There was a huge demonstration, we wrote statements, articles. We were insulted in violent ways, accused of being the thought police, etc. We nevertheless produced serious writing and reported on the demonstrations. Finally, Libération published an article titled “L’antiracisme en actes” (Anti-racism in action), which portrayed the discrepancy between the way that afro-descendent communities and French institutional anti-racist groups mobilized against or in favour of Brett Bailey’s show. It still raises questions.
If you are part of an anti-racist mobilization, and you find yourself supporting a project that hundreds of black and Arabic people denounce, and demonstrate in front of theatres and you still think you are in the right, it could be that your conception of racism is problematic.
There was also a film by Céline Sciama “Girlhood (2014)”which was praised by white French critics. There were a lot of us who hated it, particularly black bloggers, it’s a hyper-miserable, tragic portrayal that inevitably ends up about selling drugs, absent parents, school dropouts, but it was by a lesbian director, so of course it couldn’t be considered regressive. For me, it was the umpteenth suburban film with black people put in a terrible situation where things would clearly end badly.
Still from “Ouvrir la Voix”
AWID: What are you planning in the long-term?
AG: I’d like for more and more of these projects to see the light of day, but above all that they be financed. Institutional change is about legitimacy and asking whether someone cares about this. They often respond with was “no, it’s (this subject) a minority—girls like you, there aren’t any.”
I had to finance my film with my own resources because the National Centre for Cinematography didn’t want to give me the money (why, I don’t know). This allows me to have conversations about how institutions need to finance projects by racialized French people. We also pay taxes.
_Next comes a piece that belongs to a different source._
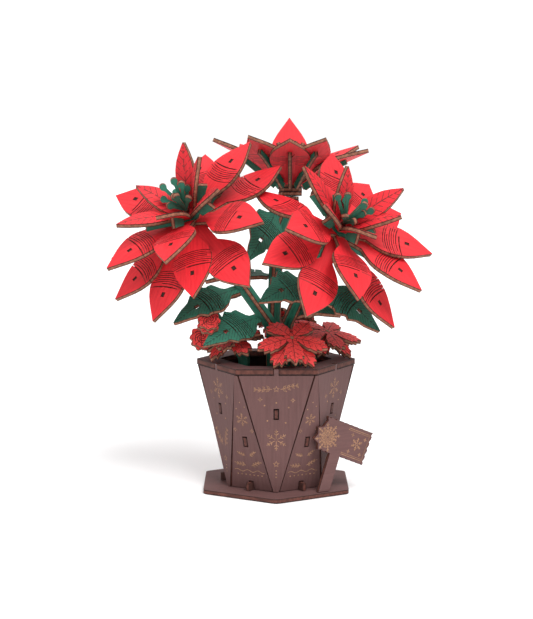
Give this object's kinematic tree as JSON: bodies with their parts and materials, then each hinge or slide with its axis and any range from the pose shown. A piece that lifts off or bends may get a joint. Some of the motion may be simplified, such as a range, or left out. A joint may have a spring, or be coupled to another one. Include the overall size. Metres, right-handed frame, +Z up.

There needs to be a double movement – the first is educating black and Arab people. Not just because it would be nice to be there. It’s really a question of rights. Because we have the same duties as other citizens, we have the same rights, and because we have the same rights, we need to have access to the same things. At the moment, that’s not the case. From a certain point of view, the projects and the visibility I get, and the interventions I can make, are all about social justice.
It’s not just about artistic representation. It’s really about respecting our rights and having the means to work under good conditions.
I’d like for more and more racialized people to have access to resources, whether artistic or otherwise. My “thing” is art, but it should be the same if you want to be a cabinet maker, or whatever—you should have access to all types of jobs, and that you aren’t systemically oriented toward technical or vocational work that no one wants. The reality is, that’s where we send black and Arab people. You should also know that when you are sent toward these lines of work, that you can say no. You have the right to ask to repeat a school year. You have the right to refuse. You are not condemned to these programs. You have the right to know that when sending you there, it’s a racist reflex.
For me, the cinema is a real tool for popular education, and I want to have that impact. It would also be amazing too see it as a tool that people seized. I was in really militant movements, that I’m distancing myself from more and more. I’d like to focus more on researching and creating, because I find it leaves people with some agency. If you go to see a show or a movie, whether you like it or not, whether you agree with it or not, it makes you think. I often quote a line I really like from Lars Von Trier, “a film should be like a stone in your shoe.”
I find that with art, you manage to reach people more, more than violent confrontations where there isn’t much creativity. I’m really interested in profound change.